* [TASK TO COMPLETE]: Begin with the first line of the listing and quote every line through the one containing "(0.42, 0.42, 0.42))]"; give only those lines.

* [RAW DATA]:

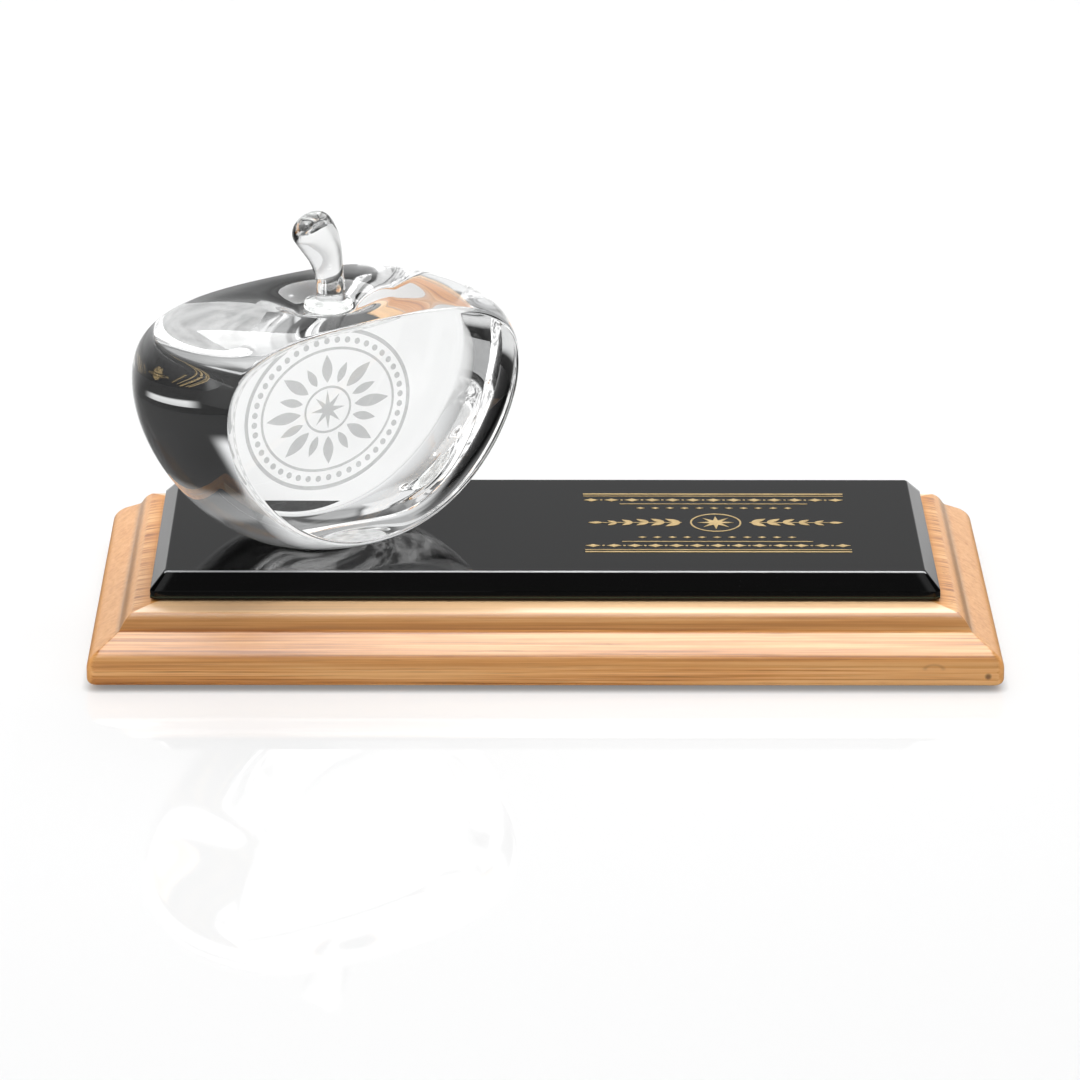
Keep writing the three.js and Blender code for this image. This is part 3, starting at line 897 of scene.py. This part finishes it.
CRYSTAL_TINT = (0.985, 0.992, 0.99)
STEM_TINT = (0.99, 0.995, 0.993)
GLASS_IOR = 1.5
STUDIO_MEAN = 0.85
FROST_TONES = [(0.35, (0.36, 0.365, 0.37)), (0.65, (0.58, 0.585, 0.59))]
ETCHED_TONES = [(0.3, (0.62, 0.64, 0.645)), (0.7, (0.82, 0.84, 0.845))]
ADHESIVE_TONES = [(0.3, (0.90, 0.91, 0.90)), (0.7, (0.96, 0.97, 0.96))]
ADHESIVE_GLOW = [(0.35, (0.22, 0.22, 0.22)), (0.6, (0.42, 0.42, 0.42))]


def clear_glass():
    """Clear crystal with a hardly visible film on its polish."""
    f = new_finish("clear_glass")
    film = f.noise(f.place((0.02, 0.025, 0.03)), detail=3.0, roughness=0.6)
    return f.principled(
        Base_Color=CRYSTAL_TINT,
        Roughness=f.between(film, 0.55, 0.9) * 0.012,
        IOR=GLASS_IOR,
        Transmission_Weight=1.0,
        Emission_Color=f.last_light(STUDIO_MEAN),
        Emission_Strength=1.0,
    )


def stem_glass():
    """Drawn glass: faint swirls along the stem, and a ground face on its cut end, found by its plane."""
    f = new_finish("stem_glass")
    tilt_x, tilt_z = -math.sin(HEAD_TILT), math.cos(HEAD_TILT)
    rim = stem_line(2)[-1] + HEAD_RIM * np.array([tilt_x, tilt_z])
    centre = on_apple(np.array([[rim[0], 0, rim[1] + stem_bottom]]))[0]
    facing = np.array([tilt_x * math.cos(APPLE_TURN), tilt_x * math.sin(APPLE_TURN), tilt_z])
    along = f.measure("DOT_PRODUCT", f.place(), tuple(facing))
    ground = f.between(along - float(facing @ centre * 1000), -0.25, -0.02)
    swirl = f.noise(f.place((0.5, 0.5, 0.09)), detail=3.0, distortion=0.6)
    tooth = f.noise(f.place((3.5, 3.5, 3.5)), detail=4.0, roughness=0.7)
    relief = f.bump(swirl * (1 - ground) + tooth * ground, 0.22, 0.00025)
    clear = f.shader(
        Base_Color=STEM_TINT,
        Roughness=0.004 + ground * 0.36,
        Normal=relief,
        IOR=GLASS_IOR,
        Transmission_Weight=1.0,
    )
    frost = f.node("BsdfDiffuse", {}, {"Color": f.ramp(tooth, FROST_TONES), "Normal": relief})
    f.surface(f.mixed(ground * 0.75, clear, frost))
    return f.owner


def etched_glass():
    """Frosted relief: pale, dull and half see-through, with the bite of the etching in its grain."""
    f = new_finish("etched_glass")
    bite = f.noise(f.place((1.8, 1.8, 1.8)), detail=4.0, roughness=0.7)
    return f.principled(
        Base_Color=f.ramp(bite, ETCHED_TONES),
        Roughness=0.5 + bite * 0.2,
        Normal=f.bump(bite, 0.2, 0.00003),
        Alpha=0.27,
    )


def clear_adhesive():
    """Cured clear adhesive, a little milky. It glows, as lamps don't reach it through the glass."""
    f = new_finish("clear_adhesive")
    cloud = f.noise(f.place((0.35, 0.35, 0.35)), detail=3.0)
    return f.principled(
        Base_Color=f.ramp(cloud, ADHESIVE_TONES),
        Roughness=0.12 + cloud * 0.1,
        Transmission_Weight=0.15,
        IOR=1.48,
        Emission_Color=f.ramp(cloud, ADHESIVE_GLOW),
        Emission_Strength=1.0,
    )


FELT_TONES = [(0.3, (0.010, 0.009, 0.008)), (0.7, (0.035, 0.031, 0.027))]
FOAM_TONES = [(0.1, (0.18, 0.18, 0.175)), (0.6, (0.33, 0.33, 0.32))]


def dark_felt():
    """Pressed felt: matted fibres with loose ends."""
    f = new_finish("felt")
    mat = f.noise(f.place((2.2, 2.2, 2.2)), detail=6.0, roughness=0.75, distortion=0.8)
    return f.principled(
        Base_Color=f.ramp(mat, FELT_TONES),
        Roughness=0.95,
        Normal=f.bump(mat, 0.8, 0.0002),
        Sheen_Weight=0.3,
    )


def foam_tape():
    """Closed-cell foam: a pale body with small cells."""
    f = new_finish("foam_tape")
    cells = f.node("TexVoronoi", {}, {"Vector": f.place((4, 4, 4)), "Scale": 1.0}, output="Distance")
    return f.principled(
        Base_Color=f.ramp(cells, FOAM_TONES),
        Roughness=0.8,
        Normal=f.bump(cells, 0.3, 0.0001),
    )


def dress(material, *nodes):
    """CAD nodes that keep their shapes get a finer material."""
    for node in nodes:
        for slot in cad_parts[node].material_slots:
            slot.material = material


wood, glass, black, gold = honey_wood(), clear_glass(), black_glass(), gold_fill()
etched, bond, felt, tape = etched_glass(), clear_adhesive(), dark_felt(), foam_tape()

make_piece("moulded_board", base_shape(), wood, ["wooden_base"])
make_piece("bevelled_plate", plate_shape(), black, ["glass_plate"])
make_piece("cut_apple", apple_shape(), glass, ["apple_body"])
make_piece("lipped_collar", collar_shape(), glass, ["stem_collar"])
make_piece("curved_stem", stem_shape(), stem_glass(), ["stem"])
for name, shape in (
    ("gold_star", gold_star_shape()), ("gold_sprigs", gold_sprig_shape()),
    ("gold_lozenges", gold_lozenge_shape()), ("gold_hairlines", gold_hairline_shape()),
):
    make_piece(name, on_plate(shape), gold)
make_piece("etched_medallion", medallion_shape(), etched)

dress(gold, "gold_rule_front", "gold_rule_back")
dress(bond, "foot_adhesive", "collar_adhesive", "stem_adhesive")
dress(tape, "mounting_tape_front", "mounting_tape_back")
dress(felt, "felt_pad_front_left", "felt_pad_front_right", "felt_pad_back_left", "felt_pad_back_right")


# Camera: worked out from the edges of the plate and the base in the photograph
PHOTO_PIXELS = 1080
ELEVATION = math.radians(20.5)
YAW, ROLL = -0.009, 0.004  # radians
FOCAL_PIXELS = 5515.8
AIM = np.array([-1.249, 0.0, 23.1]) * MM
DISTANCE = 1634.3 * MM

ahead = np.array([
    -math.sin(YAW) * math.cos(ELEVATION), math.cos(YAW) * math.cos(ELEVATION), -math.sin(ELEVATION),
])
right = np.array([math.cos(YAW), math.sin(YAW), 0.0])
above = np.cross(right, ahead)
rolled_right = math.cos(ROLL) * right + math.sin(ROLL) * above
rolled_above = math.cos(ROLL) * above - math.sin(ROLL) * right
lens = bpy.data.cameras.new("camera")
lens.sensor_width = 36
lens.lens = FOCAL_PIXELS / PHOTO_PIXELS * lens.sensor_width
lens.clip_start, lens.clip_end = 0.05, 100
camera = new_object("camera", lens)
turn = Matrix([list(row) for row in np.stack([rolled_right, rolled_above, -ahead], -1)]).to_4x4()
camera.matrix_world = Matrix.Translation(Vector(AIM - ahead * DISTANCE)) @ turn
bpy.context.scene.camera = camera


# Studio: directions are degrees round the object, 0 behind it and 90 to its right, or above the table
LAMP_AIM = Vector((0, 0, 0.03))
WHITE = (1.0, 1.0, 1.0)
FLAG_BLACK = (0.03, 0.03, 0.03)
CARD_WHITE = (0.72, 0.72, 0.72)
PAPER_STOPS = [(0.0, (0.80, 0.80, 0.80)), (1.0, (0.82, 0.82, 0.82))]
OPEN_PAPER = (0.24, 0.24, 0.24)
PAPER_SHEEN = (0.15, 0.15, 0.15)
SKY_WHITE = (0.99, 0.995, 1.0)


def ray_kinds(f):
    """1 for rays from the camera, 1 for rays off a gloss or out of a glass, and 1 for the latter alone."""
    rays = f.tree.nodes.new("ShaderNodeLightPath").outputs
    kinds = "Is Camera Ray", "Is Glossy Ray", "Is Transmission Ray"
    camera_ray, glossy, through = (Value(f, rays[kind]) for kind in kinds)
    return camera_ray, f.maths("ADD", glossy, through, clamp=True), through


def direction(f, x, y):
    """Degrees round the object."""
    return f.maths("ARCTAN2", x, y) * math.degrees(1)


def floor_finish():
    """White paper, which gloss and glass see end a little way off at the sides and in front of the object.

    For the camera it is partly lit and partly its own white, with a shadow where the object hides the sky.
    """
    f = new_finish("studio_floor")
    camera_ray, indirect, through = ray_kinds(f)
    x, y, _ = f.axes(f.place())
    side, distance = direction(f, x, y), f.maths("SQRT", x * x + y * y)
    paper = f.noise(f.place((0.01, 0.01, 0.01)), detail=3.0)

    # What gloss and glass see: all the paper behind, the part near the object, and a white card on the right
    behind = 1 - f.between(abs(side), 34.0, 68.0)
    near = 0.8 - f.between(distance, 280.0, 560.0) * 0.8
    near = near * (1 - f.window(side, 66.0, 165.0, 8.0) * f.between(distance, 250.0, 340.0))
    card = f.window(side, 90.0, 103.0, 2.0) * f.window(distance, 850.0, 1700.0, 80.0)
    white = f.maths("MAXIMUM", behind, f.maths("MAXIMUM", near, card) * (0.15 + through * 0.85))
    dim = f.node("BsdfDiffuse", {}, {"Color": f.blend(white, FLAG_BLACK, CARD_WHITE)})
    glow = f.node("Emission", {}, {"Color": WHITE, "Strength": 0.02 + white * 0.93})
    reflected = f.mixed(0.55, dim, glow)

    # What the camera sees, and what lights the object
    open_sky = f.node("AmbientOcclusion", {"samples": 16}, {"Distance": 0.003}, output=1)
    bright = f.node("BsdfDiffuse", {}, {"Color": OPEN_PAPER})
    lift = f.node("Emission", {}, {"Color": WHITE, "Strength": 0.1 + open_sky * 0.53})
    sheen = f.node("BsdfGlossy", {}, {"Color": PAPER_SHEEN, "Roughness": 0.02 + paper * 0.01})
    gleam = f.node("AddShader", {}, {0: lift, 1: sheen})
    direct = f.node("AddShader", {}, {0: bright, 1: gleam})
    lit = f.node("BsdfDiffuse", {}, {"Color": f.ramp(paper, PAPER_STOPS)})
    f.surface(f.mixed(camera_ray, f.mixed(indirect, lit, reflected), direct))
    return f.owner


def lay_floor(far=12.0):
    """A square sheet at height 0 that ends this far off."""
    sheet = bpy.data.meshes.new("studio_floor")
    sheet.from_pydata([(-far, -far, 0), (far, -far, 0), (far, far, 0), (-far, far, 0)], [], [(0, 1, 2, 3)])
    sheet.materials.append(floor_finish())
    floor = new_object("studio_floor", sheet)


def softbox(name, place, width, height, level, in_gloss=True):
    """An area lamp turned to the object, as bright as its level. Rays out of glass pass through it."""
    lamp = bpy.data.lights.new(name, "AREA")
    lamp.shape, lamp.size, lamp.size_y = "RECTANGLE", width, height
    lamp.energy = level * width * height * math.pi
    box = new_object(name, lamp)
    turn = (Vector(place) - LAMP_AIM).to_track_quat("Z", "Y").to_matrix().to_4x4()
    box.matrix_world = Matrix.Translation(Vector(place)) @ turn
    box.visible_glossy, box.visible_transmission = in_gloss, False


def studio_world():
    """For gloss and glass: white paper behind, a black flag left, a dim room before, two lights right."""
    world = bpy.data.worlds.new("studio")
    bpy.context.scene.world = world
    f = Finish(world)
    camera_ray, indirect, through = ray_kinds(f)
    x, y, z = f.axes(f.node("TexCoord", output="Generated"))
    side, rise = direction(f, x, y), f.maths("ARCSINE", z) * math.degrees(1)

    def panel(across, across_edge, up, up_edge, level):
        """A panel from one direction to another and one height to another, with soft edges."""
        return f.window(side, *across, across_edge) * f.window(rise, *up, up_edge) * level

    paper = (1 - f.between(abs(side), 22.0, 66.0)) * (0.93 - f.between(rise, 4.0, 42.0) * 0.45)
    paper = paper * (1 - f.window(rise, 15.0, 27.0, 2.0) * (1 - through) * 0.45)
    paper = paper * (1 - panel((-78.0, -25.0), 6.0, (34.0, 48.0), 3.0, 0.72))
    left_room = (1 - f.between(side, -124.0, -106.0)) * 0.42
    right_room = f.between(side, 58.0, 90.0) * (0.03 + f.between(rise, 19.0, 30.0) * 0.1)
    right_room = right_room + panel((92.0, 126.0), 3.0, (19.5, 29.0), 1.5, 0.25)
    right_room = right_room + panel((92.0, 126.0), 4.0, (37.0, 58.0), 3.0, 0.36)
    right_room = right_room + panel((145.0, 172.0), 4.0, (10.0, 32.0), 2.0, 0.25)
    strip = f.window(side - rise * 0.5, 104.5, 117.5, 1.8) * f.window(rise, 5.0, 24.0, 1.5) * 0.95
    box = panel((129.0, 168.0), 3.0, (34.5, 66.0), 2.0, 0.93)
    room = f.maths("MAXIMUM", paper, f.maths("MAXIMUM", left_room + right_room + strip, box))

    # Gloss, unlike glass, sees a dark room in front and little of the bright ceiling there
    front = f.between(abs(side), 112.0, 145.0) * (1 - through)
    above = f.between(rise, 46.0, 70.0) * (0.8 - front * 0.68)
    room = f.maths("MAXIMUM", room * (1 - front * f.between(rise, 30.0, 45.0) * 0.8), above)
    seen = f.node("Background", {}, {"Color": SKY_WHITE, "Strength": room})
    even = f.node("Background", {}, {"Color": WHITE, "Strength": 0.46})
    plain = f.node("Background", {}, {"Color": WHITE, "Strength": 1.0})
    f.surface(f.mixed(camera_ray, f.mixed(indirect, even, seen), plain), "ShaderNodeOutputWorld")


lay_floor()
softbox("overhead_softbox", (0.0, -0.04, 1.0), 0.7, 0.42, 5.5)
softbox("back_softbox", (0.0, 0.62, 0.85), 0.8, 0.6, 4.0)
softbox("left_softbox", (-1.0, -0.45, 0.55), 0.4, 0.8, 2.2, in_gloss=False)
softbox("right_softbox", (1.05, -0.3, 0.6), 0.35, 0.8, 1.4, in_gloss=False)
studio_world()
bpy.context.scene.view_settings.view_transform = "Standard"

* [SOLUTION TO THE PROBLEM]:
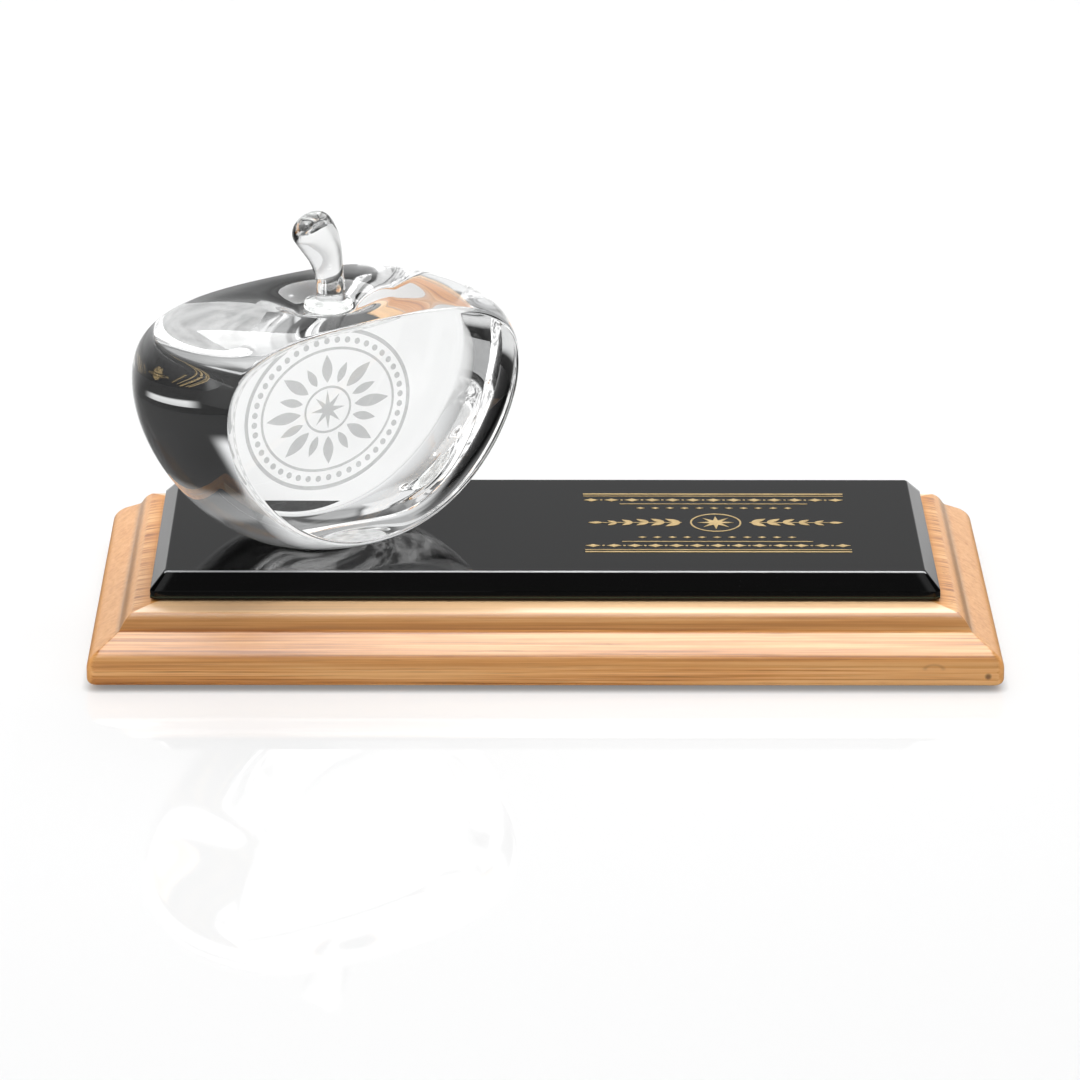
Keep writing the three.js and Blender code for this image. This is part 3, starting at line 897 of scene.py. This part finishes it.
CRYSTAL_TINT = (0.985, 0.992, 0.99)
STEM_TINT = (0.99, 0.995, 0.993)
GLASS_IOR = 1.5
STUDIO_MEAN = 0.85
FROST_TONES = [(0.35, (0.36, 0.365, 0.37)), (0.65, (0.58, 0.585, 0.59))]
ETCHED_TONES = [(0.3, (0.62, 0.64, 0.645)), (0.7, (0.82, 0.84, 0.845))]
ADHESIVE_TONES = [(0.3, (0.90, 0.91, 0.90)), (0.7, (0.96, 0.97, 0.96))]
ADHESIVE_GLOW = [(0.35, (0.22, 0.22, 0.22)), (0.6, (0.42, 0.42, 0.42))]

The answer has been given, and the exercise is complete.